A lifelong Wyoming resident, Jason Bartel grew up in a musical family and business. Jason’s father Paul, founder of the Baroque Violin Shop, as well as the Wyoming Fine Arts Center, exposed Jason to his passion for the arts at an early age.
After growing up in the family retail store, the Baroque Violin Shop, he chose this as his career path after graduating from the University Of Cincinnati with a bachelor's degree in Industrial Design. In 2011, Jason took his passion for music, and his experience in the orchestral string retail shop, and combined them into a new business, Maple Leaf Strings.
Maple Leaf Strings is an orchestral string manufacturer and national distributor that offers instruments from the student level to the professional level, as well as complimentary marketing and branding solutions for their customers.
Elise Edelman has worked as an Innovation and Human Potential Consultant for the past 8 years. She previously spent 24 years in Product Development at Procter & Gamble, where she uncovered consumer insights to guide technology development and bring products to market. Her experiences developing new product ideas led her to coach teams and leaders on strategy, creative problem solving, and holistic idea development. She specializes in assessing organizational dynamics and leadership coaching. She holds a BS degree in Chemical Engineering from The University of Toledo. She lives in Wyoming with her husband Ken and daughter Fiona, who participates in art and musical theatre classes.
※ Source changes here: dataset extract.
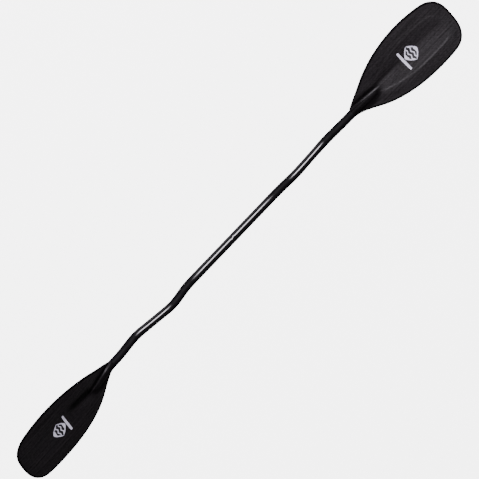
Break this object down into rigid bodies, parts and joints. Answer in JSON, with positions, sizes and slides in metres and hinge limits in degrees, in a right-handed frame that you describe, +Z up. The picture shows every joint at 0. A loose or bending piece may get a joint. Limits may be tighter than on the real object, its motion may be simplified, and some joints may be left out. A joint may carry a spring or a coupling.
{
  "type": "kayak paddle",
  "caption": "Carbon whitewater kayak paddle with a double-bent shaft, cranked grips and two feathered, spooned foam-core blades with reinforced rims.",
  "frame": {"origin": "centre of the bounding box in plan, at the lowest point of the paddle", "axes": "+X along the shaft toward the right-hand blade, +Z up with the power faces looking up, the blades rolled fifteen degrees either way about X"},
  "size_m": [2.0008, 0.2156, 0.0936],
  "materials": {
    "gloss_tube": "clear-coated black carbon laminate",
    "grip_tube": "satin black carbon laminate",
    "neck_tube": "satin black carbon laminate",
    "joiner": "glass-fibre joiner sleeve",
    "foam": "closed-cell foam",
    "power_skin": "black carbon laminate with a soft sheen",
    "back_skin": "black carbon laminate with a soft sheen",
    "rim": "dark reinforced edge laminate",
    "print": "plain white print"
  },
  "bodies": {
    "root": {"shaft_centre_tube": "gloss_tube", "left_grip_tube": "grip_tube", "right_grip_tube": "grip_tube", "left_neck_tube": "neck_tube", "right_neck_tube": "neck_tube", "left_centre_joiner_sleeve": "joiner", "left_neck_joiner_sleeve": "joiner", "right_centre_joiner_sleeve": "joiner", "right_neck_joiner_sleeve": "joiner", "left_shaft_foam_plug": "foam", "right_shaft_foam_plug": "foam", "left_blade_power_skin": "power_skin", "right_blade_power_skin": "power_skin", "left_blade_back_skin": "back_skin", "right_blade_back_skin": "back_skin", "left_blade_foam_core": "foam", "right_blade_foam_core": "foam", "left_blade_rim": "rim", "right_blade_rim": "rim", "left_blade_badge": "print", "right_blade_badge": "print", "left_blade_stripe": "print", "right_blade_stripe": "print"}
  },
  "joints": []
}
Zachary Johnson grew up in Cincinnati playing in his school band and doing lights/sound for school plays. Before moving to Seattle to pursue a career at Microsoft Zach graduated from Northeastern University in Boston, where he majored in accounting and minored in architectural history. He eventually moved back to Cincinnati to start a family, and he lives in Wyoming with his wife and two young sons.
Zach has always loved the arts (especially theater and architecture) and one of the many reasons he chose to reside in Wyoming is its close-knit community, of which the Wyoming Fine Arts Center is an integral piece; he serves on the board to ensure its continued availability to his children and to future generations.